DOMA GONE

Wow, “in olden days a glimpse of stocking turned into something shocking now heaven knows, anything goes”.    I’m not sure even Cole Porter envisioned this.

The Supreme Court struck down DOMA.  This is one of those decisions that in terms of tax law is earth shattering.   Marriage pervades the Tax Code.  There are joint tax returns, there are marital deductions, there are Retirement Equity Act provisions.  In other words, lots of issues.  So where do we go from here.

(1)  Gay persons who are legally married under relevant state law have up to three years to amend prior Federal tax returns to go to joint return status or married filing separately.

(2)  The Government will presumably have the right to audit all legally married gay people who filed under “single” status and re-calculate their returns as married filing separately (don’t see them doing this because that would trigger a joint return and refund).  In this circumstance, they could go back three years.

(3)   This will complicate the budget negotiations in Congress, so look for increased rates.

(4)  For decedent’s dying in the last four years estate tax returns should be filed or amended if the decedent was legally married under state law.

IRS DANCES ITS WAY TO TROUBLE

After watching the great $50,000 taxpayer funded video of IRS employees line dancing, or the Star Trek training video, it reminded me that IRS is only one of many Federal agencies.   Is there any doubt that training videos and teambuilding retreat expenses are spent over and over and over again, from one end of the Government to the other.  Yet, rather than cut out these types of perks and costs, the Government instead chooses to sequester the pay of their employees.  Let’s assume that inside the IRS there are probably $500,000 year spent on employee training retreats and videos.  Now add the rest of the Treasury Department, Transportation, Agriculture, Defense, etc., you get some huge amounts of money going out the door.  Yes, people need to be trained how to do their jobs.  But what about meetings at local offices.  Supervisors training their underlings.  And of course skype conferences if you have to have someone from somewhere else.  Government needs to cut costs as the private sector has had to do.  It can do it by reducing everyone’s pay or laying people off, or looking for other cuts that can handle these cost reductions.

I have no doubt that these expenses were meant to be helpful to teaching employees.  But, we have to really evaluate the necessity of going overboard with expenditures which border on wasteful.   Perhaps if a few more Mr. Spocks were hauled before Congress, they might begin to understand that the day of being faceless bureaucrats is over, and in the day of cellphone videos, people are being caught on tape every day.  I talked to a fellow today who uses his cellphone to take pictures of people who litter and sends those to police.   Now add that his cellphone is hooked to the NSA and is it long before Big Brother is really watching.  Fehrenheit 951 and 1984 are right around the corner.
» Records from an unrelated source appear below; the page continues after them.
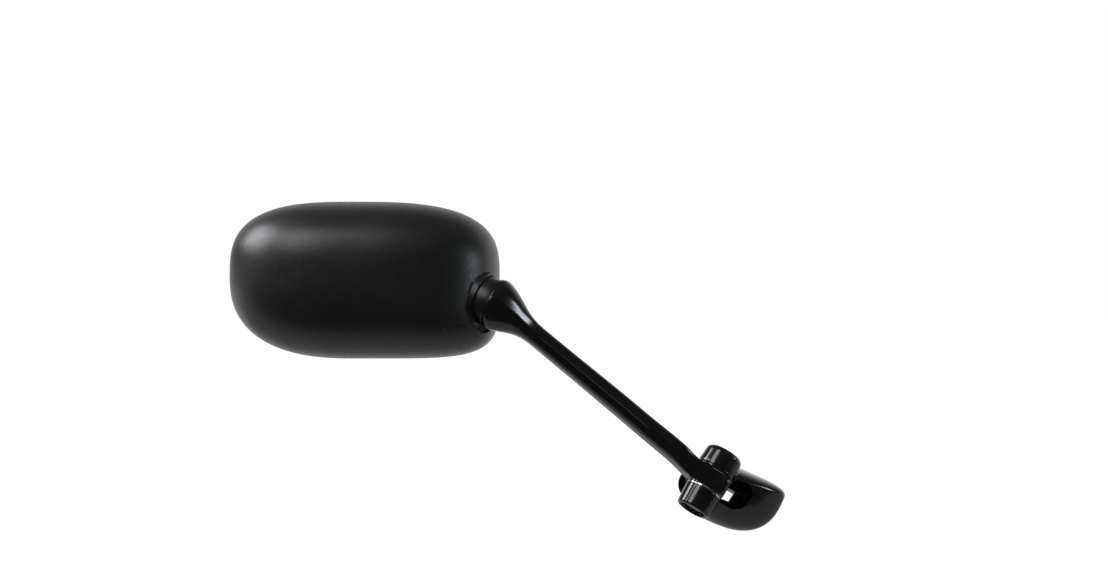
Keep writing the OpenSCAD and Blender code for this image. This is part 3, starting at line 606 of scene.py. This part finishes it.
class MIRROR_OT_pivot(bpy.types.Operator):
    """Model the bright thrust washer and finish the bush."""

    bl_idname = "mirror.pivot"
    bl_label = "Fold Pivot"

    def execute(self, context):
        finish = context.scene.mirror_finish
        washer = skin_of("thrust_washer", "bright_washer")
        apply_modifier(washer, "BEVEL", width=WASHER_EDGE, segments=2, limit_method="ANGLE",
                       angle_limit=math.radians(40))
        smooth_shading(washer, WASHER_SHADING)
        steel = turned_metal("turned_bright_steel", finish.steel_colour, 0.16, PIVOT, FOLD_AXIS)
        finish_piece(washer, steel, "thrust_washer")
        give(metal("bush_brass", (0.68, 0.5, 0.26), 0.3), "hub_bush")
        return {"FINISHED"}


def lamp(name, place, target, size, power, colour):
    """A soft rectangular lamp aimed at a point."""
    bpy.ops.object.light_add(type="AREA", location=place)
    light = bpy.context.object
    light.name = name
    light.data.shape = "RECTANGLE"
    light.data.size, light.data.size_y = size
    light.data.energy = power
    light.data.color = colour
    light.rotation_euler = (Vector(target) - Vector(place)).to_track_quat("-Z", "Y").to_euler()


def ray_share(tree, *kinds):
    """One where the ray is of one of the given kinds."""
    path = tree.nodes.new("ShaderNodeLightPath")
    share = path.outputs[kinds[0]]
    for kind in kinds[1:]:
        share = maths(tree, "MAXIMUM", share, path.outputs[kind])
    return share


def white_floor(name):
    """A pale floor that looks white from the camera, shows in reflections and still takes a shadow."""
    material, tree, bsdf, place = shader(name)
    bsdf.inputs["Base Color"].default_value = (0.85, 0.85, 0.85, 1)
    bsdf.inputs["Roughness"].default_value = 0.9
    white = tree.nodes.new("ShaderNodeEmission")
    seen = maths(tree, "MULTIPLY", ray_share(tree, "Is Camera Ray", "Is Transmission Ray"), FLOOR_WHITE)
    level = tree.nodes.new("ShaderNodeMapRange")
    level.inputs["To Min"].default_value = FLOOR_NEAR
    level.inputs["To Max"].default_value = FLOOR_WHITE
    far = step(tree, place, (0, 1, 0), FLOOR_FAR_FROM - FLOOR_SIZE / 2, FLOOR_FAR_OVER)
    tree.links.new(far, level.inputs["Value"])
    mirrored = maths(tree, "MULTIPLY", ray_share(tree, "Is Glossy Ray"), level.outputs["Result"])
    tree.links.new(maths(tree, "MAXIMUM", seen, mirrored), white.inputs["Strength"])
    blend = tree.nodes.new("ShaderNodeMixShader")
    share = ray_share(tree, "Is Camera Ray", "Is Transmission Ray", "Is Glossy Ray")
    tree.links.new(maths(tree, "MULTIPLY", share, FLOOR_SHARE), blend.inputs["Fac"])
    tree.links.new(bsdf.outputs[0], blend.inputs[1])
    tree.links.new(white.outputs[0], blend.inputs[2])
    tree.links.new(blend.outputs[0], tree.nodes["Material Output"].inputs["Surface"])
    return material


def studio_world(name):
    """A studio: white to the camera and, in reflections, behind the object; dim before it and overhead."""
    world = bpy.data.worlds.new(name)
    world.use_nodes = True
    tree = world.node_tree
    sky = tree.nodes["Background"]
    sky.inputs["Color"].default_value = (1, 1, 1, 1)
    direction = tree.nodes.new("ShaderNodeTexCoord").outputs["Generated"]
    behind = step(tree, direction, BEHIND, BEHIND_FROM, BEHIND_OVER)
    above = step(tree, direction, (0, 0, 1), ABOVE_FROM, ABOVE_OVER)
    mirrored = tree.nodes.new("ShaderNodeMapRange")
    mirrored.inputs["To Min"].default_value = FRONT_LEVEL
    mirrored.inputs["To Max"].default_value = 1
    tree.links.new(behind, mirrored.inputs["Value"])
    strength = mirrored.outputs["Result"]
    for share, other in ((above, CEILING_LEVEL), (ray_share(tree, "Is Diffuse Ray"), DIFFUSE_LEVEL),
                         (ray_share(tree, "Is Camera Ray", "Is Transmission Ray"), 1)):
        node = tree.nodes.new("ShaderNodeMix")
        node.inputs["B"].default_value = other
        tree.links.new(share, node.inputs["Factor"])
        tree.links.new(strength, node.inputs["A"])
        strength = node.outputs["Result"]
    tree.links.new(strength, sky.inputs["Strength"])
    return world


class MIRROR_OT_stage(bpy.types.Operator):
    """Set the pale floor, the soft lamps, the world and the camera."""

    bl_idname = "mirror.stage"
    bl_label = "Stage"

    def execute(self, context):
        stage = context.scene.mirror_stage
        aim = Vector(stage.aim)
        deselect()
        floor_z = CAD_BOX[0].z - stage.floor_drop
        middle = FLOOR_SIZE / 2 - stage.floor_front
        bpy.ops.mesh.primitive_plane_add(size=FLOOR_SIZE, location=(0, middle, floor_z))
        floor = context.object
        floor.name = "floor"
        floor.data.materials.append(white_floor("pale_floor"))
        for name, (target, offset, *light) in LAMPS.items():
            lamp(name, target + Vector(offset), target, *light)
        context.scene.world = studio_world("studio")
        bpy.ops.object.camera_add(location=aim - Vector((0, stage.camera_distance, 0)),
                                  rotation=(math.pi / 2, 0, 0))
        camera = context.object
        camera.data.lens = camera.data.sensor_width * stage.camera_distance / stage.view_width
        context.scene.camera = camera
        context.scene.view_settings.view_transform = "Standard"
        return {"FINISHED"}


class MIRROR_PT_panel(bpy.types.Panel):
    """Lists the sizes, the finishes and the steps that dress the mirror."""

    bl_idname = "MIRROR_PT_panel"
    bl_label = "Folding Mirror"
    bl_space_type = "VIEW_3D"
    bl_region_type = "UI"
    bl_category = "Mirror"

    def draw(self, context):
        column = self.layout.column()
        for group in (context.scene.mirror_sizes, context.scene.mirror_finish, context.scene.mirror_stage):
            for key in group.__annotations__:
                column.prop(group, key)
        for operator in STEPS:
            column.operator(operator.bl_idname)


GROUPS = {"mirror_sizes": MirrorSizes, "mirror_finish": MirrorFinish, "mirror_stage": MirrorStage}
STEPS = (MIRROR_OT_stage, MIRROR_OT_housing, MIRROR_OT_glass, MIRROR_OT_neck, MIRROR_OT_castings,
         MIRROR_OT_pivot)


def register():
    for cls in (*GROUPS.values(), *STEPS, MIRROR_PT_panel):
        bpy.utils.register_class(cls)
    for key, group in GROUPS.items():
        setattr(bpy.types.Scene, key, PointerProperty(type=group))


def unregister():
    for key in GROUPS:
        delattr(bpy.types.Scene, key)
    for cls in reversed((*GROUPS.values(), *STEPS, MIRROR_PT_panel)):
        bpy.utils.unregister_class(cls)


def main():
    register()
    bpy.ops.mirror.stage()
    bpy.ops.mirror.housing()
    bpy.ops.mirror.glass()
    bpy.ops.mirror.neck()
    bpy.ops.mirror.castings()
    bpy.ops.mirror.pivot()


if __name__ == "__main__":
    main()
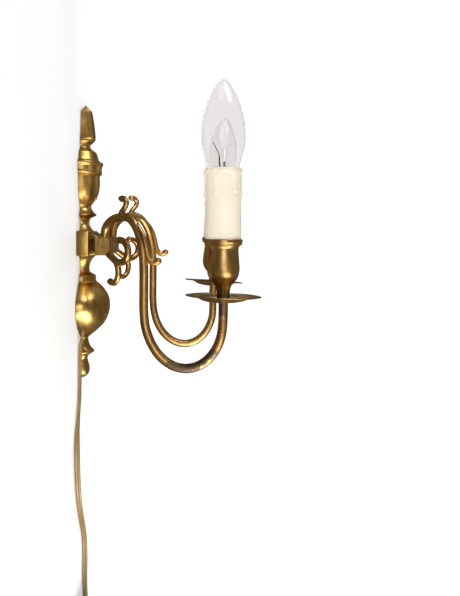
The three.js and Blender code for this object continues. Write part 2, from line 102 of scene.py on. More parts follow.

LOIS LERNER TOOK THE FIFTH, EI, EI, O

I felt it a good time to weigh in on the brewing Exempt Organizations brew-ha-ha at the IRS.  The delay in processing applications for political reasons strikes me as kind of petty.  For the most part the EO branch employees that I’ve dealt with are conscientious, but thorough and ultimately fair.  And certainly what could be an dicey charity might get extra scrutiny and well it should.  However, the 501 (c)(4) organization which does not give donors the benefit of a deduction has been honored in the breach for years.  Even some 501(c)(3) organization such as Greenpeace and Family Foundation tip toe along the precipice between proper and improper expenditures.  When is it lobbying and when is it education?  Is indoctrination, education?  Those are the types of things that have pretty much been allowed to happen over the years.   So, the genie is kind of out of the bottle on these things.

More concerning is the disclosures of sensitive information by the EO section of Anti-Same Sex Marriage Groups.  Disclosures are a career killer at the IRS. This is because they subject the Service to huge potential liabilities.  Under Section 7431 of the Code, the victim of an illegal disclosure may sue the Service for $1000 for each disclosure.  So suppose you have a donor list of 100 names.  That might be deemed to be 100 disclosures.  Further, let’s say its put on a website and that website has 100,000 hits.  The could possibly be 100,000 disclosures.  In addition to these penalties, the victim gets their damages as determined by a jury  So, for example let’s say your giving goes down by $1,000,000 as a result of these disclosures and you can quantify those damages, you get those.  You also can get punitive damages if the disclosure was willful.  That’s potentially 5-9 times the damages you suffered.  You also get attorneys fees.    This is an area where the Service needs to really clamp down on their employees.  No one likes the IRS.  No one likes the IRS disclosing material illegally or sloppily.   This is an area where the IRS could get hammered by the right organization.